Durante todo esse tempo, ele continuou tendo acessos epilépticos, mesmo que com menor intensidade. O último ocorreu quando ele estava em casa, dentro da banheira, na véspera de Natal de 1979. Ele morreu afogado, 11 anos após a tentativa de assassinato.

"Foi uma absoluta surpresa, porque durante muitos anos ele não tinha tido nenhum acesso tão grave assim. Mesmo que ele sentisse qualquer coisa, não dava para perceber de fora. Durava no máximo alguns segundos, e só ele sentia", descreve ela.

Nos últimos anos, surgiram suspeitas de que a Stasi, serviço secreto da antiga Alemanha Oriental, pudesse estar envolvida na tentativa de assassinato contra Dutschke, que passara a infância e início da juventude daquele lado da Alemanha.

Rudi Dutschke
Dutschke como líder da Oposição Extraparlamentar (APO)Foto: picture-alliance / dpa

"Li com meus próprios olhos a ficha dele na Stasi. Eles acreditavam que o Rudi era líder de uma conspiração mundial para derrubar a Alemanha comunista. (risos) Daria para dizer que eles evidentemente estavam com medo dele e interessados em neutralizá-lo", confirma Gretchen Dutschke-Klotz.

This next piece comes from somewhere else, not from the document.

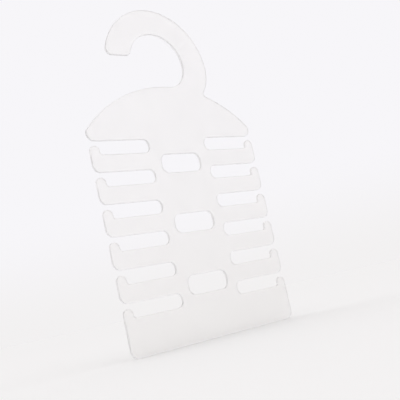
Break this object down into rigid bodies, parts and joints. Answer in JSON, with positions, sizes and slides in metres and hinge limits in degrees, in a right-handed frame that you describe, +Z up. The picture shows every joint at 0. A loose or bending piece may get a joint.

O legado de Rudi Dutschke continua, e muitos dizem que a atuação do líder estudantil ajudou a Alemanha a sair do antigo regime. Sua esposa, Gretchen, mudou com o passar do tempo. Ela escreveu e publicou livros, e agora está desenvolvendo jogos de computador para seus netos. Mas também não perdeu a convicção de que a sociedade ainda precisa passar por uma mudança fundamental.